1. Respecting his choices about his body.
When he says “no, I don’t want a cuddle,” I don’t cuddle him. I console myself by crying over baby photos. When he says “no, I don’t want to wear a jacket,” I don’t threaten him. I just take one with us for when he realises it’s cold. When he says “I want to wear a pink dress” I say “you look wonderful!” and post pictures on Facebook because fuck gender norms. When other people try to force him into doing something he doesn’t want to do, I defend him. If someone hurts him we talk about how yuck it feels when someone touches you in a way you didn’t give permission for. His body, his choice.

2. Insisting that he respects my choices about my body.

If I say I don’t like the way he’s touching me (perhaps he’s climbing over me, or crashing into me, or – when he was younger – licking me, eww) and he doesn’t stop, I immediately remove myself or him from the situation. Ideally he just stops because I’m probably being lazy on the couch and don’t want to get up, but sometimes I move. Sometimes he cries because he wants to be close to me and that’s how he is expressing it at that moment. So I explain (again and again) that I love him, but I don’t  want to be touched in that way at that time, and he has to listen to that. Every time. Every no means no. Sometimes he accidentally hurts me by throwing himself at me for a hug. I don’t get angry, because it was an accident, I just explain that if he’d asked first I would have been ready and then we wouldn’t have bumped heads. (I’m amazed I’m not covered in bruises sometimes, with the amount he bumps into me with his bony knees or hard head.) The point is, I don’t have to put up with feeling unhappy about the way I’m being touched just because he is my child. He doesn’t have the right to use my body however he wants just because I love him. My body, my choice.

3. Checking in and reminding him about respecting others.
I ask questions like “did Isla enjoy that game?” and “did Hugo say you could do that?” to make sure that he is considering the feelings of others. When he was younger I would step in if he was hurting or scaring another child. That never happens anymore. He is always considerate towards friends and strangers, from babies to adults. 

Don’t get me wrong, we are affectionate, and this is not a thing I nag him about.
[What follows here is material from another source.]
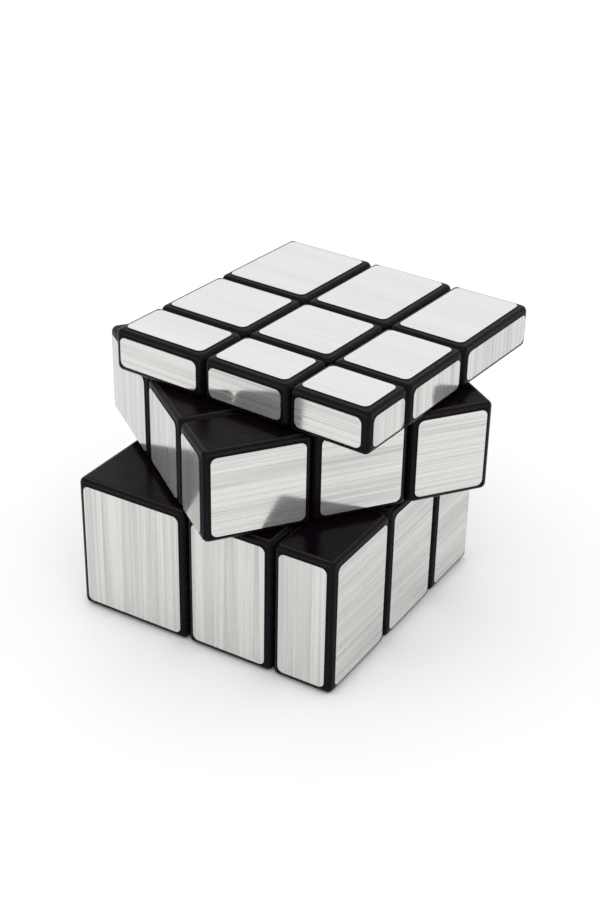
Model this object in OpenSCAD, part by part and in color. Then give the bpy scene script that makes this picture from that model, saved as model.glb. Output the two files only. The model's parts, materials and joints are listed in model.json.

But when the opportunity comes up to remind him of choice, permission, respect, care, and not waking his mother early on Saturdays, I take it. Teaching my son about consent is my gift to the next generation of (mainly) women. While I respect his body and his autonomy, he learns to respect mine, and everyone else’s. Love doesn’t give you the right to touch someone’s body whenever and however you want. Love means caring, and checking in. Teaching my son that he can say “no,” and insisting he asks for a “yes,” means that he will hopefully have a respectful, loving relationship one day, rather than a toxic, aggressive one.

As he gets older I plan to teach him about standing up for others, to broaden the scope of consent and respect. I expect him to be the kind of person who calls out bullshit when he sees it, and stands up against violence. I think that is an important task for men in a world where women are so often vulnerable. That lesson begins with defending him when others are unfair or invasive towards him, and will expand to become a more explicit and complex conversation as his understanding deepens. For every person who has ever been assaulted or felt physically or sexually intimidated, controlled, or used, I am teaching my son consent.